13.1 These Terms constitute the entire agreement and understanding of the parties in respect of its subject matter and supersedes all prior understandings, agreements, or representations by or among the parties, written or oral, to the extent they relate in any way to the subject matter hereof or the transactions contemplated hereby.

13.2 These Terms do not create, and shall not be construed by the parties or any third person as creating any agency, partnership, joint venture, or employment relationship between a Buyer or Seller and SALVEX. The relationship of the parties under these Terms shall be solely that of independent contractors. Neither party shall have, nor hold itself out as having, any right, power or authority to assume, create, or incur any expenses, liability, or obligation on behalf of the other party, except as expressly provided herein.

13.3 SALVEX's failure to exercise or enforce any right or provision of these Terms will not constitute our waiver of such right or provision.

13.4 All of the terms, agreements, covenants, representations, warranties, and conditions of these Terms are binding upon, and inure to the benefit of and are enforceable by, the parties and their respective successors and assigns.

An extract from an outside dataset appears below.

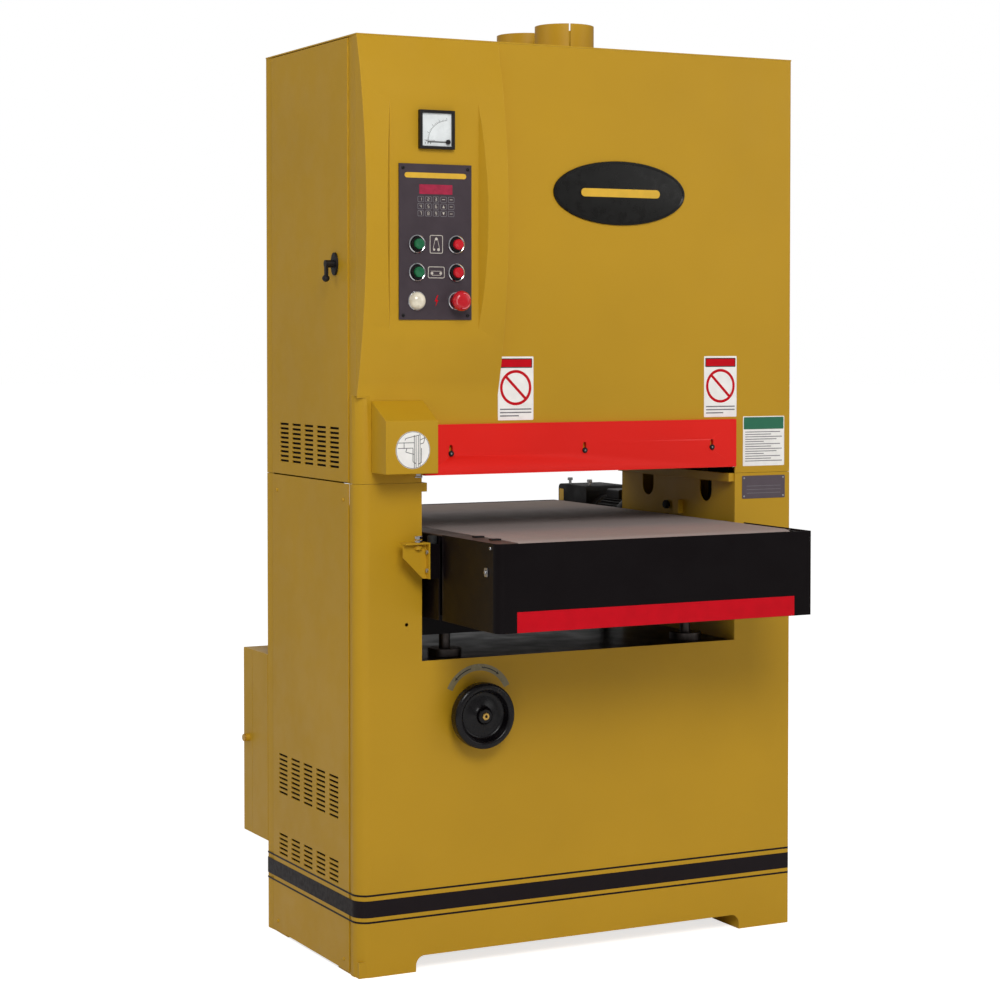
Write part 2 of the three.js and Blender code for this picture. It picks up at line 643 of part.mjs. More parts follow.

13.5 The provisions of these shall be deemed severable and the invalidity or unenforceability of any provision shall not affect the validity or enforceability of the other provisions hereof, provided that any provision of these Terms that is invalid or unenforceable in any situation or in any jurisdiction will not affect the enforceability of the remaining terms and provisions hereof or the enforceability of the offending term or provision in any other situation or in any other jurisdiction.